Will identifying these issues still another time in a well-written document help prevent them from recurring? We have always assumed it will. But if so, why do the well-intentioned reports continue to list many of the same items?

In a perfect world an important lesson to be learned would be described once in a report. It would then become global knowledge in the firefighting world and the issue would never again have to show up in an after action review.

If these documents and formal classroom training is what Paul refers to as the “organizational level”, does he have a point that the most frequent way firefighters learn is from personal experience?

How do we increase the effectiveness of lessons learned reports?

Is there a different, or innovative method that could transplant these lessons into the personal mental “slide shows” that experienced firefighters consult and refer to when they are faced with a tough decision in the field?
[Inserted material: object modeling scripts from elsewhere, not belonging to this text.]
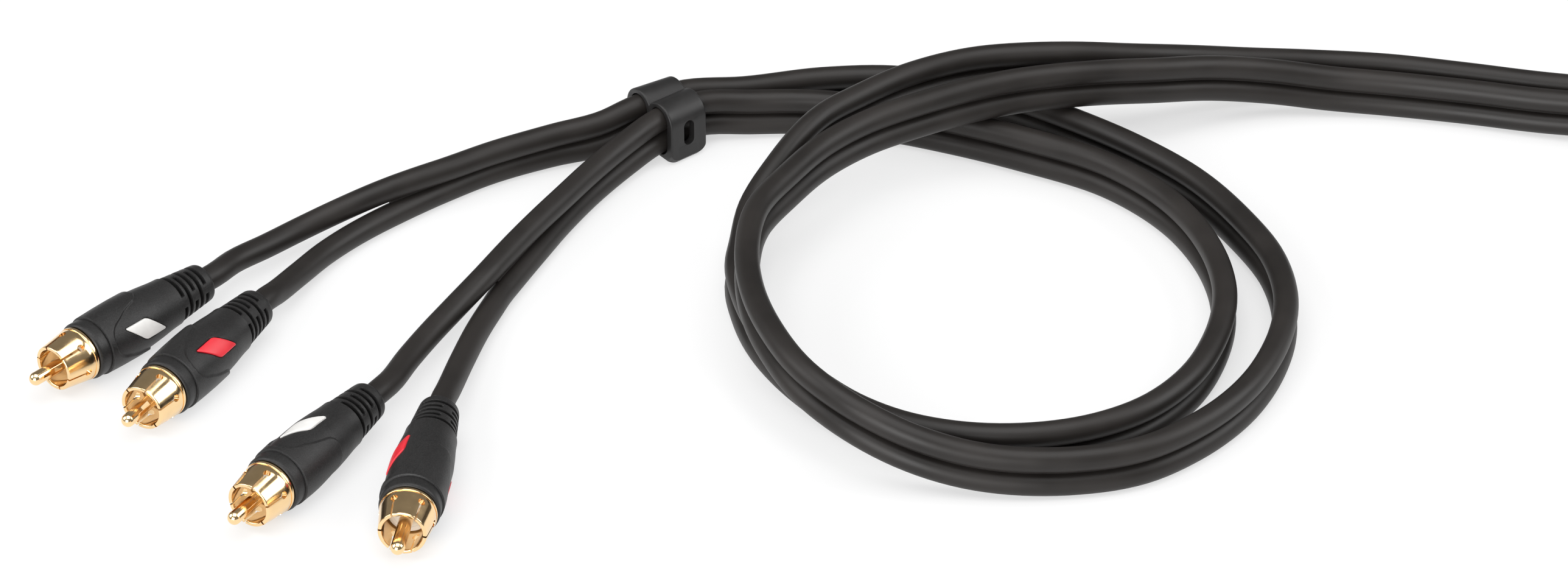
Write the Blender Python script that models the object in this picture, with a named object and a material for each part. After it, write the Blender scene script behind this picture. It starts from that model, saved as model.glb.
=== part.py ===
"""Stereo phono lead: four moulded plugs on figure-8 twin jacket, a two-arch keeper and a tied bight."""
import math

import bmesh
import bpy
import numpy as np
from mathutils import Matrix

MM = 0.001


def mm(*values):
    """Millimetres to metres."""
    return tuple(value * MM for value in values)


# Shared fits
FIT_GAP = 0.3 * MM
FLOOR_GAP = 0.02 * MM
OVERRUN = 1.0 * MM
SHARP_ANGLE = math.radians(35.0)

# Middle of the plugs and the keeper in the layout the routes are written in
ORIGIN = mm(-94.781, -19.178)

# Jacket
LOBE_RADIUS = 2.9 * MM
LOBE_SPACING = 6.1 * MM
TWIN_HEIGHT = LOBE_SPACING + 2.0 * LOBE_RADIUS
JACKET_RESOLUTION = 3
TWIN_STEP = 26.0 * MM
LEG_STEP = 15.0 * MM
ROUTE_SAMPLES = 40

# Strain relief, stations run from its rear end toward the contact tip
RELIEF_LENGTH = 10.8 * MM
RELIEF_REAR_RADIUS = 4.6 * MM
RELIEF_FRONT_RADIUS = 5.7 * MM
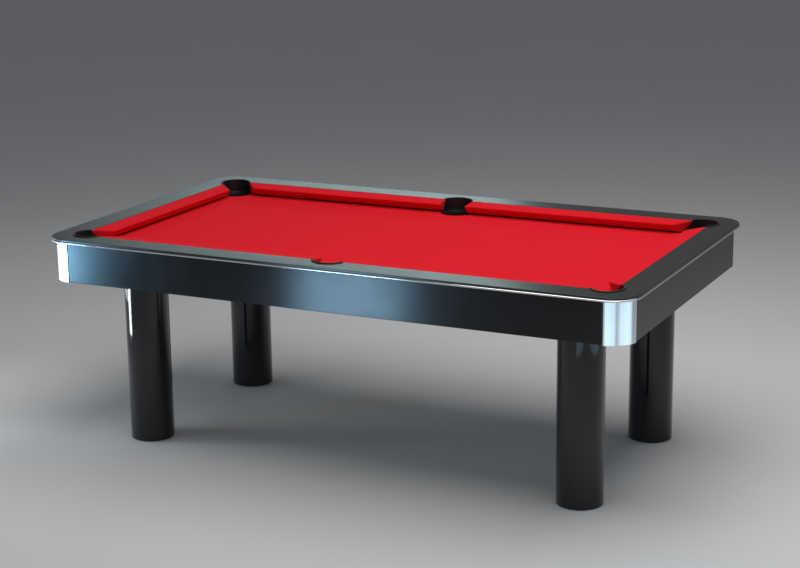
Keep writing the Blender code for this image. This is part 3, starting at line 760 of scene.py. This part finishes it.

Without doubt, someone will say all we have to do is abide by the 10 Standard Firefighting Orders and 18 Watch Out Situations. The Orders have been around for 62 years. Someone else just saying “follow them” will not magically make it happen. That has been said millions of times in the last six decades and still, between 1990 and 2015, an average of 17 wildland firefighters were killed each year. Continuing to do the same thing while expecting different results is not realistic.